Log parameters, metrics, and model artifacts.
Save the trained model for later use.

The MLflow experiment setup is defined with the following script:

import torch
from torch import nn
from torch.utils.data import DataLoader
from torchinfo import summary
from torchmetrics import Accuracy
from torchvision import datasets
from torchvision.transforms import ToTensor

import mlflow
mlflow.set_tracking_uri(uri="http://localhost:8080")
mlflow.set_experiment("/mlflow-pytorch-quickstart")


training_data = datasets.FashionMNIST(
    root="data",
    train=True,
    download=True,
    transform=ToTensor(),
)

test_data = datasets.FashionMNIST(
    root="data",
    train=False,
    download=True,
    transform=ToTensor(),
)

train_dataloader = DataLoader(training_data, batch_size=64)
test_dataloader = DataLoader(test_data, batch_size=64)

class ImageClassifier(nn.Module):
    def __init__(self):
        super().__init__()
        self.model = nn.Sequential(
            nn.Conv2d(1, 8, kernel_size=3),
            nn.ReLU(),
            nn.Conv2d(8, 16, kernel_size=3),
            nn.ReLU(),
            nn.Flatten(),
            nn.LazyLinear(10),  # 10 classes in total.
        )

    def forward(self, x):
        return self.model(x)

device = "cuda" if torch.cuda.is_available() else "cpu"

def train(dataloader, model, loss_fn, metrics_fn, optimizer, epoch):
    """Train the model on a single pass of the dataloader.

    Args:
        dataloader: an instance of `torch.utils.data.DataLoader`, containing the training data.
        model: an instance of `torch.nn.Module`, the model to be trained.
        loss_fn: a callable, the loss function.
        metrics_fn: a callable, the metrics function.
        optimizer: an instance of `torch.optim.Optimizer`, the optimizer used for training.
        epoch: an integer, the current epoch number.
    """
    model.train()
    for batch, (X, y) in enumerate(dataloader):
        X, y = X.to(device), y.to(device)

        pred = model(X)
        loss = loss_fn(pred, y)
        accuracy = metrics_fn(pred, y)

        # Backpropagation.
        loss.backward()
        optimizer.step()
        optimizer.zero_grad()

        if batch % 100 == 0:
            loss, current = loss.item(), batch
            step = batch // 100 * (epoch + 1)
            mlflow.log_metric("loss", f"{loss:2f}", step=step)
            mlflow.log_metric("accuracy", f"{accuracy:2f}", step=step)
            print(f"loss: {loss:2f} accuracy: {accuracy:2f} [{current} / {len(dataloader)}]")

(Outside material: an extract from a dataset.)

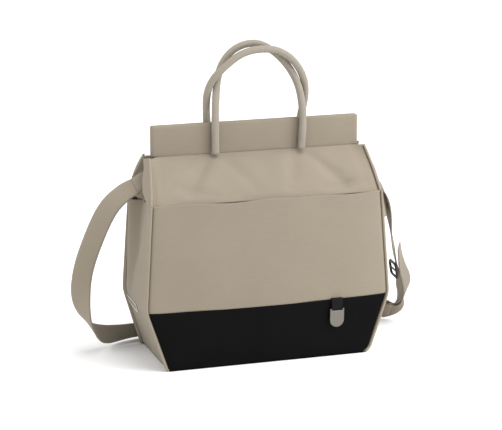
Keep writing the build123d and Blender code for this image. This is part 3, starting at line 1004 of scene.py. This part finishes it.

def evaluate(dataloader, model, loss_fn, metrics_fn, epoch):
    """Evaluate the model on a single pass of the dataloader.

    Args:
        dataloader: an instance of `torch.utils.data.DataLoader`, containing the eval data.
        model: an instance of `torch.nn.Module`, the model to be trained.
        loss_fn: a callable, the loss function.
        metrics_fn: a callable, the metrics function.
        epoch: an integer, the current epoch number.
    """
    num_batches = len(dataloader)
    model.eval()
    eval_loss, eval_accuracy = 0, 0
    with torch.no_grad():
        for X, y in dataloader:
            X, y = X.to(device), y.to(device)
            pred = model(X)
            eval_loss += loss_fn(pred, y).item()
            eval_accuracy += metrics_fn(pred, y)

    eval_loss /= num_batches
    eval_accuracy /= num_batches
    mlflow.log_metric("eval_loss", f"{eval_loss:2f}", step=epoch)
    mlflow.log_metric("eval_accuracy", f"{eval_accuracy:2f}", step=epoch)

    print(f"Eval metrics: \nAccuracy: {eval_accuracy:.2f}, Avg loss: {eval_loss:2f} \n")

# Start training
epochs = 3
loss_fn = nn.CrossEntropyLoss()
metric_fn = Accuracy(task="multiclass", num_classes=10).to(device)
model = ImageClassifier().to(device)
optimizer = torch.optim.SGD(model.parameters(), lr=1e-3)

with mlflow.start_run() as run:
    params = {
        "epochs": epochs,
        "learning_rate": 1e-3,
        "batch_size": 64,
        "loss_function": loss_fn.__class__.__name__,
        "metric_function": metric_fn.__class__.__name__,
        "optimizer": "SGD",
    }
    # Log training parameters.
    mlflow.log_params(params)

    # Log model summary.
    with open("model_summary.txt", "w") as f:
        f.write(str(summary(model)))
    mlflow.log_artifact("model_summary.txt")

    for t in range(epochs):
        print(f"Epoch {t+1}\n-------------------------------")
        train(train_dataloader, model, loss_fn, metric_fn, optimizer, epoch=t)
        evaluate(test_dataloader, model, loss_fn, metric_fn, epoch=0)

    # Save the trained model to MLflow.
    mlflow.pytorch.log_model(model, "model")

logged_model = f"runs:/{run.info.run_id}/model"
loaded_model = mlflow.pyfunc.load_model(logged_model)

outputs = loaded_model.predict(training_data[0][0][None, :].numpy())

Accessing results¶

Data in artifact stores: If MinIO is configured as the artifact store, all logs and models are accessible via the MinIO bucket:
MLflow UI via NGINX: Use the MLflow interface to explore experiment metadata, parameters, metrics, and logged artifacts:

By following this workflow, the experiment integrates seamlessly with MLflow, ensuring comprehensive tracking and storage of all relevant data.